▽

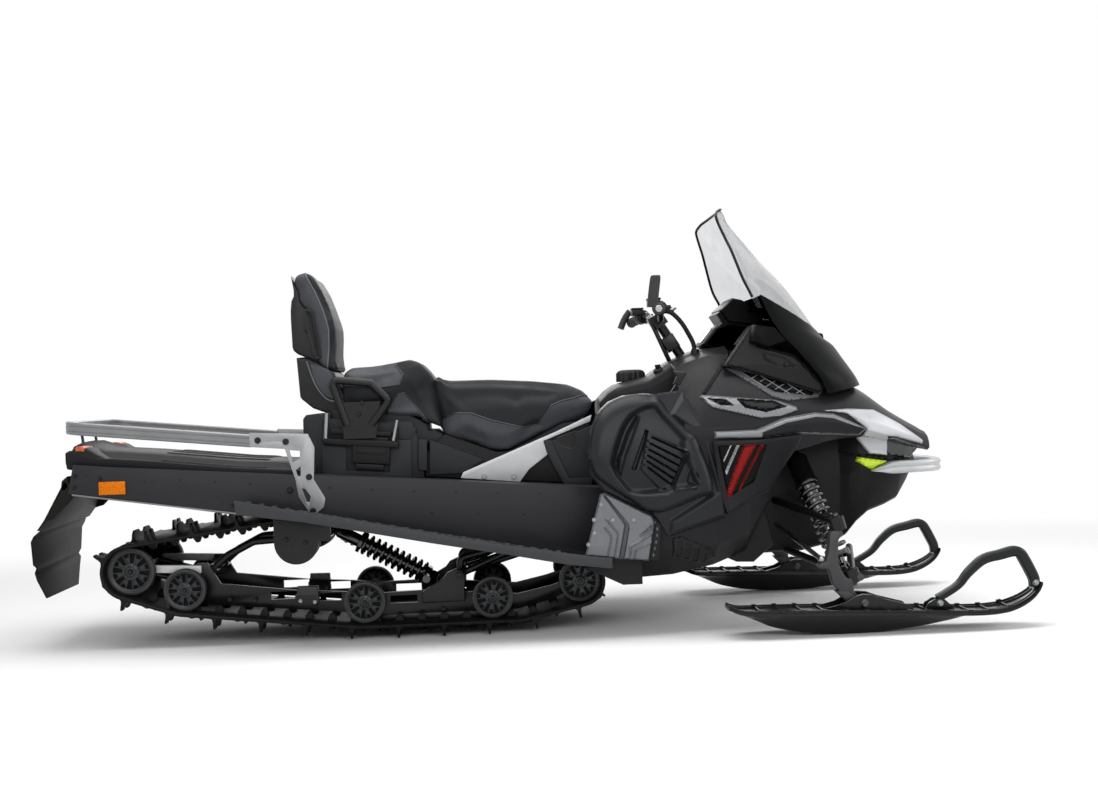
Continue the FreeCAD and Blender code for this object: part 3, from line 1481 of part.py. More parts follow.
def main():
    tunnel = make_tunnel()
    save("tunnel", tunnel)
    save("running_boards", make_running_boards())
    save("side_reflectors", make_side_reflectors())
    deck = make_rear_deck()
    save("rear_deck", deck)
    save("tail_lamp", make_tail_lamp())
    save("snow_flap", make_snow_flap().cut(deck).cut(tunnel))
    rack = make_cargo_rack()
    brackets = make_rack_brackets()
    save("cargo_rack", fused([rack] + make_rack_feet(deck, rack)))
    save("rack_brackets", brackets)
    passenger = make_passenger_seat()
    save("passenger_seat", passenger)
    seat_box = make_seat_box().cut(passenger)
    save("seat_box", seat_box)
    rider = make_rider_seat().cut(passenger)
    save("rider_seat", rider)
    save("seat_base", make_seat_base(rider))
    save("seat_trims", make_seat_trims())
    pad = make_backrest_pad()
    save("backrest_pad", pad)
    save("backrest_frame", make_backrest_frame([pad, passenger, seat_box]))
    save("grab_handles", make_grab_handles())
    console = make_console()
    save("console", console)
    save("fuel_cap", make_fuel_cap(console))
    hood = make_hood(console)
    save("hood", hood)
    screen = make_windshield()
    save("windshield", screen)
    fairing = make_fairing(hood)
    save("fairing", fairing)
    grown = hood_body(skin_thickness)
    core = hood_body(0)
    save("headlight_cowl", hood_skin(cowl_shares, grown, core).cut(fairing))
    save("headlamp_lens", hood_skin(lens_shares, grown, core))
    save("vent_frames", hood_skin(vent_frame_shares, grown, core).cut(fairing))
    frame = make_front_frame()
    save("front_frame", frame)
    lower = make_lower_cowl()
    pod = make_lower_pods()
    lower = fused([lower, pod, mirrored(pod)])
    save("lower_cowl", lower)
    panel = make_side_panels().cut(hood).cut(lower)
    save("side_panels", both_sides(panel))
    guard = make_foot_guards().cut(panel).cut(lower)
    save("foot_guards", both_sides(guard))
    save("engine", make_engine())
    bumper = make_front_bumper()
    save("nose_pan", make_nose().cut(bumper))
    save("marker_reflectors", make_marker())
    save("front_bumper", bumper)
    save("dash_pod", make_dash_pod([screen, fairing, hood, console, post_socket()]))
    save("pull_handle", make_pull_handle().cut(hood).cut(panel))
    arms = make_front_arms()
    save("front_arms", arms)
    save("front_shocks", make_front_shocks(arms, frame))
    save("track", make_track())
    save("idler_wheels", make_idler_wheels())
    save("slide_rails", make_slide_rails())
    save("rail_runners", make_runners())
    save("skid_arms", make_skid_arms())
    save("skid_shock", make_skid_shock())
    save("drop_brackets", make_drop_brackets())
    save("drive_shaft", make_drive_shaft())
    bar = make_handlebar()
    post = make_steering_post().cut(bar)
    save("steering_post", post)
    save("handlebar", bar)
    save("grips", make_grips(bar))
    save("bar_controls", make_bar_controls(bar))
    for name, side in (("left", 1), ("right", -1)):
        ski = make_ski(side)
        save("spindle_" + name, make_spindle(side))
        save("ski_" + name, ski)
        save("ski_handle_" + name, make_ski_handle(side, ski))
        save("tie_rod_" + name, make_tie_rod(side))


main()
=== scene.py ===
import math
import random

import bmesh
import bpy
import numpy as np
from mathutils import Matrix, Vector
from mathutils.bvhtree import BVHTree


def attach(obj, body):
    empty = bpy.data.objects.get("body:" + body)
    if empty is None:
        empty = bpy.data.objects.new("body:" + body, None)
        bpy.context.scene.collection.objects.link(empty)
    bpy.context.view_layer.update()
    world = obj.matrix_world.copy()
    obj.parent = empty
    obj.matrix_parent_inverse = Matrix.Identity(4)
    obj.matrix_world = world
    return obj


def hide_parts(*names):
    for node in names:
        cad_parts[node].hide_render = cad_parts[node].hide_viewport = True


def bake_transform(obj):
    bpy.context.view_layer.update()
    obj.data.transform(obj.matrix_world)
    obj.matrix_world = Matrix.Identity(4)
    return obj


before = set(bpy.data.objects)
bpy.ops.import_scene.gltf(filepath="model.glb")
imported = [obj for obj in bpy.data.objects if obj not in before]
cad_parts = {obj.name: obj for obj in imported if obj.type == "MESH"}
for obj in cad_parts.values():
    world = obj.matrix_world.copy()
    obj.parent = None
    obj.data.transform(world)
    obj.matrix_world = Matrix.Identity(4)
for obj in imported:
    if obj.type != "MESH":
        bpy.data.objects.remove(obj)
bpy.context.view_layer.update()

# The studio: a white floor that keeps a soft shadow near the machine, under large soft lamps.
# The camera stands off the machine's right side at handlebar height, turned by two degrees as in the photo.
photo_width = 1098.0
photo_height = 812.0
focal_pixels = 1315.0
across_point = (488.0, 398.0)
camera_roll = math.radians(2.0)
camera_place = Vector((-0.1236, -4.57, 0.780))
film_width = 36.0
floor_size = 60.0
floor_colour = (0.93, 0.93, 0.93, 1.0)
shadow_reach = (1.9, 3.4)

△

Quote the listing above, but only from the line that shows "post = make_steering_post().cut(bar)" through the line that shows "obj.data.transform(obj.matrix_world)".

    post = make_steering_post().cut(bar)
    save("steering_post", post)
    save("handlebar", bar)
    save("grips", make_grips(bar))
    save("bar_controls", make_bar_controls(bar))
    for name, side in (("left", 1), ("right", -1)):
        ski = make_ski(side)
        save("spindle_" + name, make_spindle(side))
        save("ski_" + name, ski)
        save("ski_handle_" + name, make_ski_handle(side, ski))
        save("tie_rod_" + name, make_tie_rod(side))


main()
=== scene.py ===
import math
import random

import bmesh
import bpy
import numpy as np
from mathutils import Matrix, Vector
from mathutils.bvhtree import BVHTree


def attach(obj, body):
    empty = bpy.data.objects.get("body:" + body)
    if empty is None:
        empty = bpy.data.objects.new("body:" + body, None)
        bpy.context.scene.collection.objects.link(empty)
    bpy.context.view_layer.update()
    world = obj.matrix_world.copy()
    obj.parent = empty
    obj.matrix_parent_inverse = Matrix.Identity(4)
    obj.matrix_world = world
    return obj


def hide_parts(*names):
    for node in names:
        cad_parts[node].hide_render = cad_parts[node].hide_viewport = True


def bake_transform(obj):
    bpy.context.view_layer.update()
    obj.data.transform(obj.matrix_world)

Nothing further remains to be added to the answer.